He had coached at PSG under Ancelotti and alongside Clement, before taking up the reins as manager of the Ligue 1 club, Bastia. His stint there lasted a little over five months and 12 league games and, while he may have made mistakes, there were clearly mitigating circumstances to his toils. His best player, Wahbi Khazri, was sold to Bordeaux in pre-season. Two further attacking loanees were not retained, and his Brazilian striker, Brandao, was banned for six months in the September and later given a suspended jail term for headbutting PSG’s Thiago Motta. There were no funds to buy replacements.

In hindsight, it was hardly the ideal platform from which to launch a managerial career, although his claim that he had effectively considered his time in Corsica “an internship”, as expressed in an interview with L’Equipe two years after his sacking, was perhaps unnecessarily provocative. Bastia were outraged and claimed that, if that was the case, it was an expensive spell of work experience.
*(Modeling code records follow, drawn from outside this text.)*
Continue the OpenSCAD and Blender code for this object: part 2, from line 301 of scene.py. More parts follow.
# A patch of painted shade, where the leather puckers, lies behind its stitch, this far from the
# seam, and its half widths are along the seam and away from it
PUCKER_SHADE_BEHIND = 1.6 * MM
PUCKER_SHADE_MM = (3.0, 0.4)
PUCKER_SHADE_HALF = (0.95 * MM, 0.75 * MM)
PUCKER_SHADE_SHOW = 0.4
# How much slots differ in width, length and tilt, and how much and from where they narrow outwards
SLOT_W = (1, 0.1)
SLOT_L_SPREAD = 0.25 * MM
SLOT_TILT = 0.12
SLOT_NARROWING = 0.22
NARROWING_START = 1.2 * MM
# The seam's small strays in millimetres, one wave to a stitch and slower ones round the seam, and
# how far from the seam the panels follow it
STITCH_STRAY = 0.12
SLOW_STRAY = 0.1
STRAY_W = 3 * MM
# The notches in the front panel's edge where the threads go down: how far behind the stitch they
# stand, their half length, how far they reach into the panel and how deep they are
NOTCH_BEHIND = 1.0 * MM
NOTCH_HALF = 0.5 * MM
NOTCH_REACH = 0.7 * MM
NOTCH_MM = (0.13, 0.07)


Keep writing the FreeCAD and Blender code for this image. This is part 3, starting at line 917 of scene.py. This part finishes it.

Makelele subsequently spent time with Mourinho, Vicente del Bosque, Ranieri and Suaudeau, observing their methods from the sidelines as a guest at training, then worked at Monaco, again briefly, as technical director. His remit there centred less on coaching and more on mentoring the playing staff, but he was always peripheral to the Portuguese core assembled around the head coach, Leonardo Jardim, at the club. He suggested he had no relationship whatsoever with the owner Vadim Vasilyev’s special advisor, Luis Campos, which probably rendered his stay in the Principality doomed from the outset.

He then rang Clement to secure the role at Swansea early the following year. But it was the struggling Belgian top-flight club Eupen, something of an outlier near the country’s German border but under the ownership of Qatar’s Aspire Academy since 2012, who eventually offered him another managerial role in November 2017. The side were bottom of the Jupiler League when he arrived but, with Makelele’s influence permeating through the club, avoided relegation on goal difference that season then finished 12th the following year. Three of Qatar’s starting XI that won the 2019 Asian Cup final were schooled under him at the Kehrwegstadion.

“Going there was not a step back,” reflected Makelele in an interview with French football website SoFoot last year. “In this profession, nothing is. All this experience has merely made me realise how passionate I am about coaching. At Eupen, people listen to me because of my past. But I convince them with the way I work.”

His stated ambition at the time was to become “as good a coach as (Pep) Guardiola or (Fabio) Capello”. “Success is the story of my life because I am a very patient person, a quality my father taught me,” he added. That much was evident in his playing style.

Now, back in London in his new Makelele role, he continues to learn with a view to embarking upon the next stage of a glittering career in the game.